- Palme – Ólöf Arnalds
The second fully English-language album from this Icelandic superstar, its luscious mixture of Reykjavik kaffihús style folk and Folk Rock arrangements creates one of the most intimate listens you’re going to find in contemporary music, just has her previous, exceptional albums have done. With a voice that evokes the ancient song traditions of her Viking past and also as confrontationally post-modern as early Björk, Arnalds is perhaps the world’s least known yet most captivating artists.
- Mini World – Indila
When you think that Indila was 30 years old before she became well-known, you wonder what the hell you were listening to for the last three decades. Mini World tells the story of modern France – one of lost glory, despair and retrospection, in the guise of impeccably crafted love songs that both lull and bang. Boasting heritage from Egypt, Camodia, India and Algeria, Indila fuses the many musical traditions of her lineage in a way that gives hope for a multi-cultural France in the 21st century. If you can think of any fusions of Pop and ‘World’ music to sell over 500,000 copies in the English-speaking world this year, let me know. When it comes to the face of ethnic diversity in mainstream music, France is still leading the way, and Indila is the queen.

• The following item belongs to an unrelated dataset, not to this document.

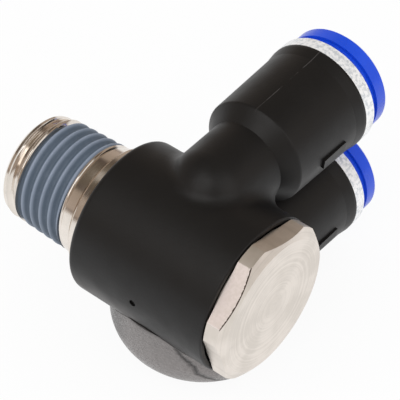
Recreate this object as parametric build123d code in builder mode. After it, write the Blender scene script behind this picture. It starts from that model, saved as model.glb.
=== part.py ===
"""Swivelling double elbow: a hollow bolt through a moulded ring, with two push-in tube ports side by side.

Sizes are millimetres. +X is the way the tubes leave, +Y the way the thread points, +Z up. The origin is on the
bolt's axis, in the outer face of the retaining ring, where the thread begins.
"""

import os
from math import cos, radians, sin, tan

from build123d import *

# Taper pipe thread, quarter inch, 19 turns an inch
thread_major = 13.157
thread_gauge_length = 6.0
thread_taper = 1 / 16
thread_length = 11.0
thread_pitch = 1.337
thread_depth = 0.7
thread_crest = 0.35
coat_relief = 0.55
tip_band = 1.15
tip_radius = 6.15
tip_chamfer = 0.35
root_groove_width = 0.45
root_groove_radius = 6.0
bare_turn_width = 1.15

# Tube and its clearances
tube_diameter = 8.0
tube_clearance = 0.1
running_clearance = 0.05
press_clearance = 0.02
free_clearance = 0.3

# Ring of the housing
ring_radius = 9.3
ring_length = 18.6
ring_thread_edge = 0.7
ring_head_edge = 0.2
bolt_bore_radius = 7.0
chamber_radius = 7.9
chamber_length = 8.6
head_recess_radius = 8.7
head_recess_depth = 0.9
bore_chamfer = 0.3

# Ports of the housing, measured along X from the bolt's axis
port_offset = 6.95
neck_radius = 4.9
neck_centre = 4.0
neck_root_fillet = 1.8
neck_end_x = 9.75
shoulder_x = 11.45
shoulder_radius = 6.42
shoulder_corner = 0.4
barrel_end_x = 22.9
barrel_end_radius = 6.68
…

- The Way I’m Livin’ – Lee Ann Womack
When Lee Ann Womack releases an album you don’t always know what you’re going to get, but you know it’s going to be real. The Way I’m Livin’ is the album Womack always wanted to make, so it’s telling that so much of it deals with loss, being lost and losing your way. With this album though, you get the sense of an artist that has finally found herself. The arrangements are crisp, tender and in ‘Tomorrow Night In Baltimore’ quite simply kick-ass, but the theme throughout is the passionate, intensely authentic delivery of Lee Ann Womack’s vocals. Hailed by many as the best singer in Country music, lets hope that her new record deal with Sugar Hill will see her gain greater exposure outside of North America just as fellow label-mate Sara Jarosz has through the same outfit. If this album does one thing, it proves that Lee Ann Womack deserves it.
- Chaleur Humaine – Christine and The Queens
No, not a group, just one visionary singer-songwriter with an imaginery back up band that acts like both the devil and the angel on her shoulders. With themes covering gender-reassignment, escaping a crumbling town and the warmth of the human spirit, this half-English, half-French offering is one of the most intellectually and spiritually rewarding listens for many, many years.
- American Middle Class – Angaleena Presley
If you look for insight, humour and unforgettable melodies in your music purchases then Presley’s debut solo album has them all and knocks them out of the park. Channeling Loretta Lynn, George Strait and Rickie Lee Jones in equal measure, the songs here have textures, they have colours and they have soul. And if it’s a slice of human truth you’re after then be prepared to be upset, because the cutting realism in Presley’s set might give you more of those than you’re ready for.
- Platinum – Miranda Lambert
Whereas Revolution was Miranda Lambert’s torch song album, Platinum is the collection where this artist realises she’s got what she was looking for. You can tell this is an album by someone who has recently turned thirty, because gone are those angsty offerings like ‘Kerosene’ or ‘Only Prettier’, in favour of the re-assuredness of ‘All That’s Left (for you to do is leave)’ and the title track ‘Platinum’ (‘what doesn’t kill you only makes you blonder/and my heels and my hotels they just got taller/the thing about platinum irrefutably/ is it looks as good on records as it does on me.’) That pretty much says it all.